The Kotzschmar Memorial Organ, usually referred to as the Kotzschmar Organ, is a pipe organ located at Merrill Auditorium in the City Hall of Portland, Maine, United States.

History 

Built in 1911 by the Austin Organ Co. as Opus 323, the Kotzschmar Organ was the second-largest organ in the world at the time, and it remains the largest organ in Maine today.

The organ was donated to the city by Portland native Cyrus Hermann Kotzschmar Curtis, founder of the Curtis Publishing Company of Philadelphia, as a memorial to Hermann Kotzschmar, a close family friend for whom he had been named.  Kotzschmar was a German-born musician who came to Portland in 1849, acquired a reputation as the city's most prominent musician, and lived there until his death in 1908.

The Kotzschmar Organ is a prime example of the U.S. style of municipal (city–owned) organs which were once a prevalent part of American culture throughout the first half of the 20th century.
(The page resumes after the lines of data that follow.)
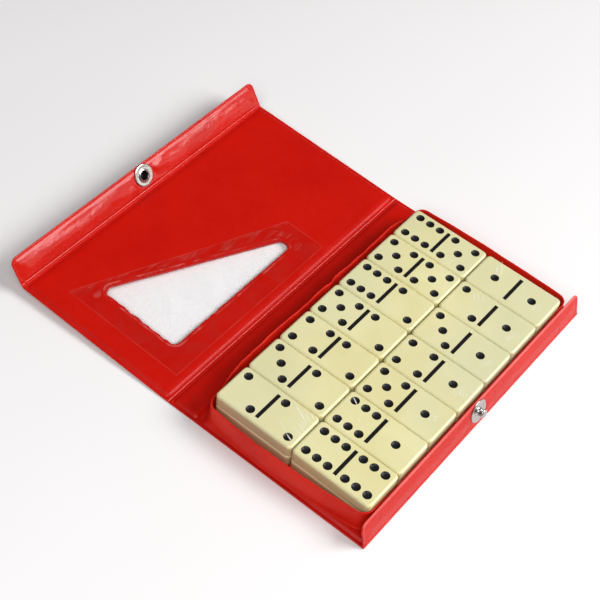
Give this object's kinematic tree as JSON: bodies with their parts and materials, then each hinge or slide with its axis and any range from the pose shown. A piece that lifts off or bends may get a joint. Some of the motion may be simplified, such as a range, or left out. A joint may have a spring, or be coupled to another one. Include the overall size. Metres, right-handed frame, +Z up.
{
  "type": "domino set in folding case",
  "caption": "Set of double-six dominoes in an open folding vinyl wallet, with a tray, a windowed lid, a front strip and a flap that closes with a press stud.",
  "frame": {"origin": "centre of the base panel's underside, on the table", "axes": "+X along the spine, +Y from the front strip towards the lid, +Z up"},
  "size_m": [0.158, 0.1937, 0.0161],
  "materials": {
    "outer_vinyl": "glossy red vinyl, heat welded",
    "inner_vinyl": "smooth glossy red vinyl",
    "band_vinyl": "glossy red vinyl",
    "card": "plain grey-brown card, inside the vinyl",
    "foam": "thin padding, inside the vinyl",
    "clear_film": "clear flexible film",
    "ivory_plastic": "polished ivory plastic with black paint in the pips and bars",
    "snap_metal": "bright plated metal"
  },
  "bodies": {
    "base": {"base_outer_skin": "outer_vinyl", "base_board": "card", "base_inner_skin": "inner_vinyl", "tray_band": "band_vinyl"},
    "spine": {"spine_outer_skin": "outer_vinyl", "spine_board": "card", "spine_inner_skin": "inner_vinyl"},
    "lid": {"lid_outer_skin": "outer_vinyl", "lid_board": "card", "lid_inner_skin": "inner_vinyl", "window_film": "clear_film"},
    "flap": {"flap_outer_skin": "outer_vinyl", "flap_foam": "foam", "flap_inner_skin": "inner_vinyl", "snap_socket": "snap_metal", "snap_cap": "snap_metal"},
    "front_strip": {"strip_outer_skin": "outer_vinyl", "strip_foam": "foam", "strip_inner_skin": "inner_vinyl", "snap_stud": "snap_metal", "snap_eyelet": "snap_metal"},
    "tile_0_0": {"tile_0_0": "ivory_plastic"},
    "tile_5_6": {"tile_5_6": "ivory_plastic"},
    "tile_0_1": {"tile_0_1": "ivory_plastic"},
    "tile_5_5": {"tile_5_5": "ivory_plastic"},
    "tile_0_2": {"tile_0_2": "ivory_plastic"},
    "tile_2_6": {"tile_2_6": "ivory_plastic"},
    "tile_0_3": {"tile_0_3": "ivory_plastic"},
    "tile_2_5": {"tile_2_5": "ivory_plastic"},
    "tile_0_4": {"tile_0_4": "ivory_plastic"},
    "tile_2_4": {"tile_2_4": "ivory_plastic"},
    "tile_0_5": {"tile_0_5": "ivory_plastic"},
    "tile_2_3": {"tile_2_3": "ivory_plastic"},
    "tile_0_6": {"tile_0_6": "ivory_plastic"},
    "tile_2_2": {"tile_2_2": "ivory_plastic"},
    "tile_3_3": {"tile_3_3": "ivory_plastic"},
    "tile_1_1": {"tile_1_1": "ivory_plastic"},
    "tile_3_4": {"tile_3_4": "ivory_plastic"},
    "tile_1_2": {"tile_1_2": "ivory_plastic"},
    "tile_3_5": {"tile_3_5": "ivory_plastic"},
    "tile_1_3": {"tile_1_3": "ivory_plastic"},
    "tile_3_6": {"tile_3_6": "ivory_plastic"},
    "tile_1_4": {"tile_1_4": "ivory_plastic"},
    "tile_4_4": {"tile_4_4": "ivory_plastic"},
    "tile_1_5": {"tile_1_5": "ivory_plastic"},
    "tile_4_5": {"tile_4_5": "ivory_plastic"},
    "tile_1_6": {"tile_1_6": "ivory_plastic"},
    "tile_4_6": {"tile_4_6": "ivory_plastic"},
    "tile_6_6": {"tile_6_6": "ivory_plastic"}
  },
  "joints": [
    {"name": "spine_fold", "type": "hinge", "parent": "base", "child": "spine", "pos_m": [0, 0.04238, 0.0006], "axis": [1, 0, 0], "range_deg": [0, 90]},
    {"name": "lid_fold", "type": "hinge", "parent": "spine", "child": "lid", "pos_m": [0, 0.05777, 0.0006], "axis": [1, 0, 0], "range_deg": [0, 87.5]},
    {"name": "flap_fold", "type": "hinge", "parent": "lid", "child": "flap", "pos_m": [0, 0.14091, 0.00423], "axis": [1, 0, 0], "range_deg": [-56, 19]},
    {"name": "front_strip_fold", "type": "hinge", "parent": "base", "child": "front_strip", "pos_m": [0, -0.04238, 0.0006], "axis": [-1, 0, 0], "range_deg": [-70, 0]},
    {"name": "lift_tile_0_0", "type": "slide", "parent": "base", "child": "tile_0_0", "axis": [0, 0, -1], "range_m": [-0.02, 0]},
    {"name": "lift_tile_5_6", "type": "slide", "parent": "tile_0_0", "child": "tile_5_6", "axis": [0, 0, -1], "range_m": [-0.02, 0]},
    {"name": "lift_tile_0_1", "type": "slide", "parent": "base", "child": "tile_0_1", "axis": [0, 0, -1], "range_m": [-0.02, 0]},
    {"name": "lift_tile_5_5", "type": "slide", "parent": "tile_0_1", "child": "tile_5_5", "axis": [0, 0, -1], "range_m": [-0.02, 0]},
    {"name": "lift_tile_0_2", "type": "slide", "parent": "base", "child": "tile_0_2", "axis": [0, 0, -1], "range_m": [-0.02, 0]},
    {"name": "lift_tile_2_6", "type": "slide", "parent": "tile_0_2", "child": "tile_2_6", "axis": [0, 0, -1], "range_m": [-0.02, 0]},
    {"name": "lift_tile_0_3", "type": "slide", "parent": "base", "child": "tile_0_3", "axis": [0, 0, -1], "range_m": [-0.02, 0]},
    {"name": "lift_tile_2_5", "type": "slide", "parent": "tile_0_3", "child": "tile_2_5", "axis": [0, 0, -1], "range_m": [-0.02, 0]},
    {"name": "lift_tile_0_4", "type": "slide", "parent": "base", "child": "tile_0_4", "axis": [0, 0, -1], "range_m": [-0.02, 0]},
    {"name": "lift_tile_2_4", "type": "slide", "parent": "tile_0_4", "child": "tile_2_4", "axis": [0, 0, -1], "range_m": [-0.02, 0]},
    {"name": "lift_tile_0_5", "type": "slide", "parent": "base", "child": "tile_0_5", "axis": [0, 0, -1], "range_m": [-0.02, 0]},
    {"name": "lift_tile_2_3", "type": "slide", "parent": "tile_0_5", "child": "tile_2_3", "axis": [0, 0, -1], "range_m": [-0.02, 0]},
    {"name": "lift_tile_0_6", "type": "slide", "parent": "base", "child": "tile_0_6", "axis": [0, 0, -1], "range_m": [-0.02, 0]},
    {"name": "lift_tile_2_2", "type": "slide", "parent": "tile_0_6", "child": "tile_2_2", "axis": [0, 0, -1], "range_m": [-0.02, 0]},
    {"name": "lift_tile_3_3", "type": "slide", "parent": "base", "child": "tile_3_3", "axis": [0, 0, -1], "range_m": [-0.02, 0]},
    {"name": "lift_tile_1_1", "type": "slide", "parent": "tile_3_3", "child": "tile_1_1", "axis": [0, 0, -1], "range_m": [-0.02, 0]},
    {"name": "lift_tile_3_4", "type": "slide", "parent": "base", "child": "tile_3_4", "axis": [0, 0, -1], "range_m": [-0.02, 0]},
    {"name": "lift_tile_1_2", "type": "slide", "parent": "tile_3_4", "child": "tile_1_2", "axis": [0, 0, -1], "range_m": [-0.02, 0]},
    {"name": "lift_tile_3_5", "type": "slide", "parent": "base", "child": "tile_3_5", "axis": [0, 0, -1], "range_m": [-0.02, 0]},
    {"name": "lift_tile_1_3", "type": "slide", "parent": "tile_3_5", "child": "tile_1_3", "axis": [0, 0, -1], "range_m": [-0.02, 0]},
    {"name": "lift_tile_3_6", "type": "slide", "parent": "base", "child": "tile_3_6", "axis": [0, 0, -1], "range_m": [-0.02, 0]},
    {"name": "lift_tile_1_4", "type": "slide", "parent": "tile_3_6", "child": "tile_1_4", "axis": [0, 0, -1], "range_m": [-0.02, 0]},
    {"name": "lift_tile_4_4", "type": "slide", "parent": "base", "child": "tile_4_4", "axis": [0, 0, -1], "range_m": [-0.02, 0]},
    {"name": "lift_tile_1_5", "type": "slide", "parent": "tile_4_4", "child": "tile_1_5", "axis": [0, 0, -1], "range_m": [-0.02, 0]},
    {"name": "lift_tile_4_5", "type": "slide", "parent": "base", "child": "tile_4_5", "axis": [0, 0, -1], "range_m": [-0.02, 0]},
    {"name": "lift_tile_1_6", "type": "slide", "parent": "tile_4_5", "child": "tile_1_6", "axis": [0, 0, -1], "range_m": [-0.02, 0]},
    {"name": "lift_tile_4_6", "type": "slide", "parent": "base", "child": "tile_4_6", "axis": [0, 0, -1], "range_m": [-0.02, 0]},
    {"name": "lift_tile_6_6", "type": "slide", "parent": "tile_4_6", "child": "tile_6_6", "axis": [0, 0, -1], "range_m": [-0.02, 0]}
  ]
}
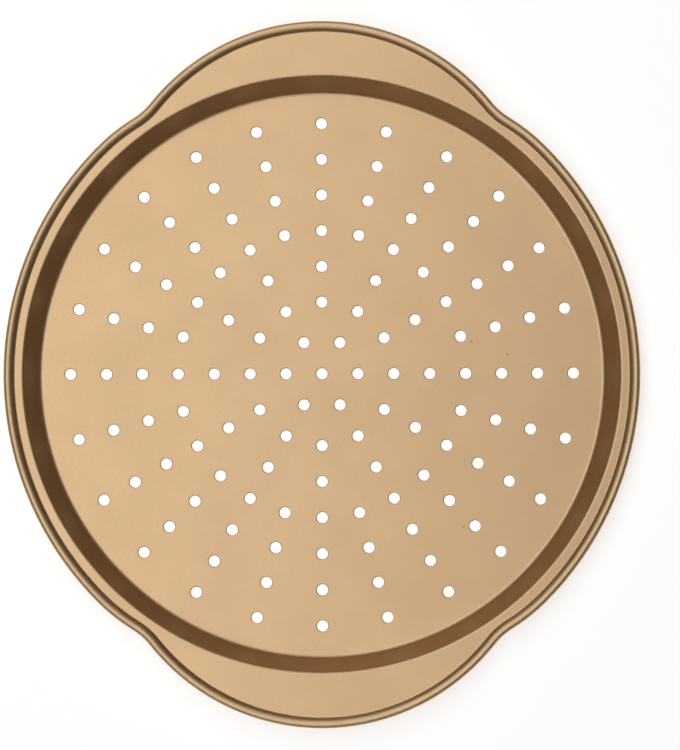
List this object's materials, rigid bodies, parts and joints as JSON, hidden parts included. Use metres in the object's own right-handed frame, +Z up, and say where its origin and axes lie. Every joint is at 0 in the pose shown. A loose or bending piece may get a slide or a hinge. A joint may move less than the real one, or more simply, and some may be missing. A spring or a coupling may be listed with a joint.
{
  "type": "perforated pizza pan",
  "caption": "Round pressed-steel pizza pan with a perforated floor, a low sloped wall, a wired curled rim and two wide handle lobes.",
  "frame": {"origin": "middle of the floor's underside, on the surface that the pan stands on", "axes": "+Z up; Y runs through the two handles; X across the plain sides"},
  "size_m": [0.3336, 0.3708, 0.016],
  "materials": {
    "gold_coating": "champagne-gold metallic non-stick coating, satin, on pressed steel",
    "wire_steel": "bare drawn steel wire"
  },
  "bodies": {
    "root": {"pan_body": "gold_coating", "rim_wire": "wire_steel"}
  },
  "joints": []
}
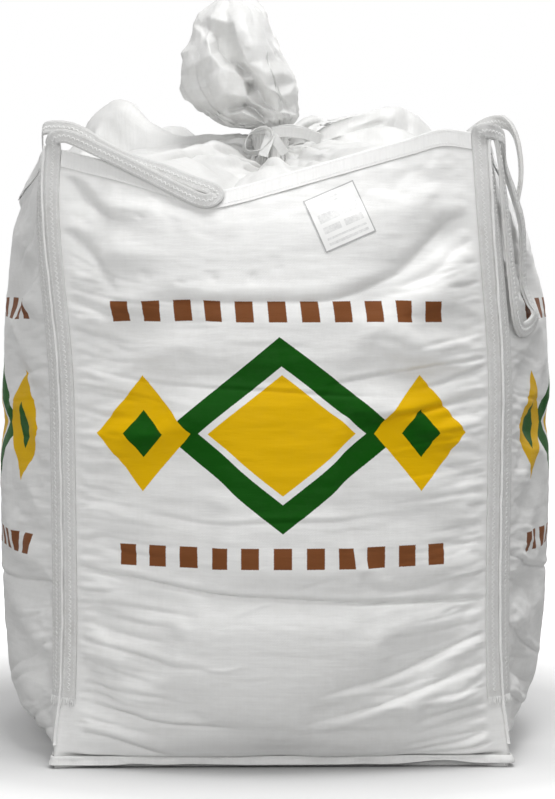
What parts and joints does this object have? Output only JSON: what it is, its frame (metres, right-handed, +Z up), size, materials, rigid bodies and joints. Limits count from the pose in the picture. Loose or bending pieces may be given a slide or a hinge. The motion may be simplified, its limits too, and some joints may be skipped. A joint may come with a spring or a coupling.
{
  "type": "filled bulk bag",
  "caption": "Square-based woven bulk bag, filled with compost, with webbing lifting loops at its corners and a filling skirt tied shut in a bow.",
  "frame": {"origin": "middle of the base, on the floor", "axes": "+Z up, -Y towards the front panel that carries the label, +X to the right seen from the front"},
  "size_m": [1.1446, 1.1446, 1.525],
  "materials": {
    "white_woven": "coated woven polypropylene, slight sheen",
    "white_hem": "turned and stitched woven polypropylene",
    "grey_webbing": "coarse woven webbing, matte",
    "white_ribbon": "flat woven tape, satin",
    "pale_label": "thin film"
  },
  "bodies": {
    "root": {"sack_body": "white_woven", "filling_skirt": "white_woven", "neck_tie": "white_ribbon", "document_label": "pale_label", "base_hem": "white_hem", "rim_hem_front": "white_hem", "rim_hem_right": "white_hem", "rim_hem_back": "white_hem", "rim_hem_left": "white_hem", "corner_seam_front_left": "white_hem", "corner_seam_front_right": "white_hem", "corner_seam_back_right": "white_hem", "corner_seam_back_left": "white_hem", "lift_loop_front_left": "grey_webbing", "lift_loop_front_right": "grey_webbing", "lift_loop_back_right": "grey_webbing", "lift_loop_back_left": "grey_webbing"}
  },
  "joints": []
}
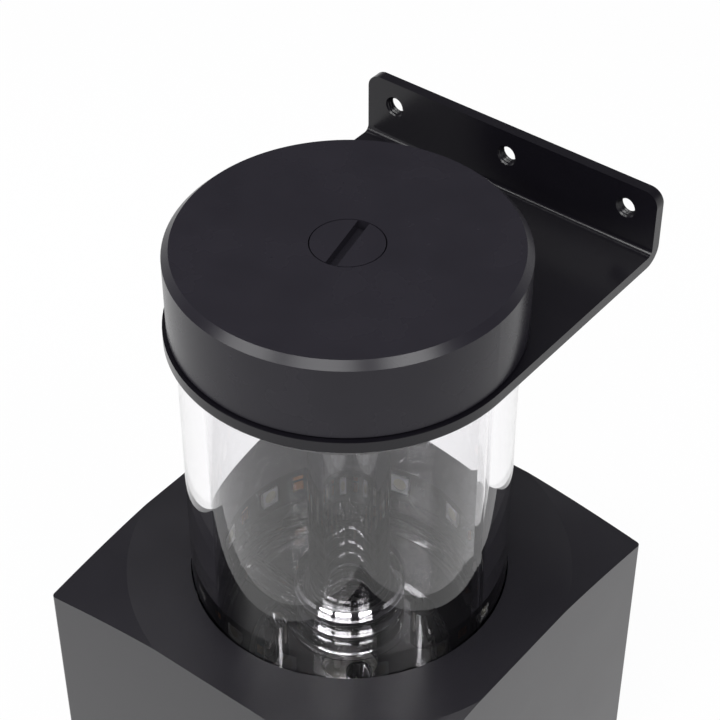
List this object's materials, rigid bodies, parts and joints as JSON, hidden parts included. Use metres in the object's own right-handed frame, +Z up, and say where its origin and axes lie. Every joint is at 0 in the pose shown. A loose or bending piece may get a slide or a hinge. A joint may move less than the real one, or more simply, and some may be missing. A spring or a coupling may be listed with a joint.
{
  "type": "coolant pump reservoir",
  "caption": "Glass-tube coolant reservoir standing on a square pump base, with a slotted filling plug in its cap and a folded mounting bracket.",
  "frame": {"origin": "on the axis of the glass tube, on the face that the rubber mat stands on", "axes": "+Z up along the tube, +Y towards the bracket's flange, -X through the inlet port"},
  "size_m": [0.094, 0.104, 0.1821],
  "materials": {
    "black_acetal": "satin black acetal, turned and milled, soft reflections",
    "black_sheet": "black powder-coated sheet, fine even grain",
    "seal_rubber": "black nitrile rubber",
    "mat_rubber": "soft black anti-vibration rubber",
    "clear_glass": "clear borosilicate tube with fire-polished walls",
    "clear_acrylic": "clear cast acrylic with turning marks",
    "strip_black": "black solder-masked flexible strip",
    "light_white": "white light package",
    "copper": "bare copper",
    "steel": "stainless steel",
    "pump_plastic": "moulded glass-filled plastic",
    "impeller_plastic": "moulded light grey plastic",
    "magnet": "sintered ferrite ring",
    "ball_ceramic": "polished ceramic",
    "board_green": "green solder-masked board",
    "dial_red": "red moulded dial"
  },
  "bodies": {
    "reservoir": {"top_cap": "black_acetal", "cap_gasket": "seal_rubber", "mounting_bracket": "black_sheet", "tube_stopper": "black_acetal", "stopper_seal": "seal_rubber", "glass_tube": "clear_glass", "tube_seal": "seal_rubber", "return_pipe": "clear_acrylic", "pipe_collar": "clear_acrylic", "collar_seals": "seal_rubber", "light_strip": "strip_black", "lights": "light_white", "copper_pads": "copper", "strip_resistors": "strip_black", "base_housing": "black_acetal", "reservoir_floor": "clear_acrylic", "floor_seal": "seal_rubber", "pump_top": "black_acetal", "block_screws": "steel", "inlet_bush": "black_acetal", "outlet_bush": "black_acetal", "bush_seals": "seal_rubber", "bearing_ball": "ball_ceramic", "bearing_post": "steel", "rotor_cup": "steel", "stator_core": "steel", "stator_coils": "copper", "motor_housing": "pump_plastic", "driver_board": "board_green", "pump_seal": "seal_rubber", "clamp_ring": "pump_plastic", "clamp_screws": "steel", "bottom_plate": "black_acetal", "bottom_screws": "steel", "rubber_mat": "mat_rubber", "cable_grommet": "seal_rubber"},
    "plug_rise": {"fill_plug_seal": "seal_rubber"},
    "plug_turn": {"fill_plug": "black_acetal"},
    "rotor_group": {"impeller": "impeller_plastic", "rotor": "pump_plastic", "rotor_magnet": "magnet"},
    "dial": {"speed_dial": "dial_red"}
  },
  "joints": [
    {"name": "fill_plug_rise", "type": "slide", "parent": "reservoir", "child": "plug_rise", "axis": [0, 0, 1], "range_m": [0, 0.00668]},
    {"name": "fill_plug_turn", "type": "hinge", "parent": "plug_rise", "child": "plug_turn", "pos_m": [0, 0, 0.1821], "axis": [0, 0, 1], "range_deg": [0, 1802]},
    {"name": "pump_rotor_spin", "type": "hinge", "parent": "reservoir", "child": "rotor_group", "pos_m": [0, 0, 0.03135], "axis": [0, 0, 1], "continuous": true},
    {"name": "speed_dial_turn", "type": "hinge", "parent": "reservoir", "child": "dial", "pos_m": [0, -0.018, 0.008], "axis": [0, 0, 1], "range_deg": [0, 270]}
  ],
  "couplings": [
    {"joint": "fill_plug_turn", "follows": "fill_plug_rise", "rad_per_m": 4699.5}
  ]
}
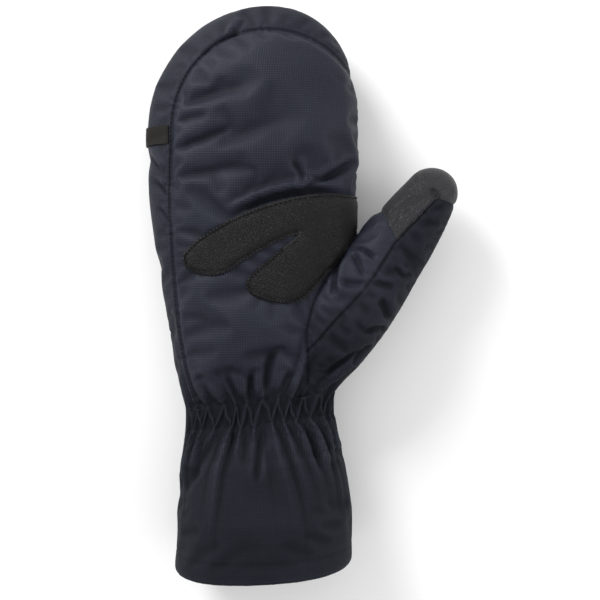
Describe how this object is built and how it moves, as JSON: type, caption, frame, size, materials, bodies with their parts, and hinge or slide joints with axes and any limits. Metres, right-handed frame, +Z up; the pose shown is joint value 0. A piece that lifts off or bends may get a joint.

It was the first municipal organ built in the U.S., and is one of only two U.S. municipal organs still owned by a municipality – the other being the Spreckels Organ in San Diego, California.

Organists

Municipal organists
The City of Portland created the position of Municipal Organist in 1912. The position was maintained until 1981 when it was eliminated due to budget constraints. That same year a non-profit organization called Friends of the Kotzschmar Organ was formed in order to provide continued funding for a municipal organist (who would become an FOKO employee), as well as to fund maintenance and restoration of the organ.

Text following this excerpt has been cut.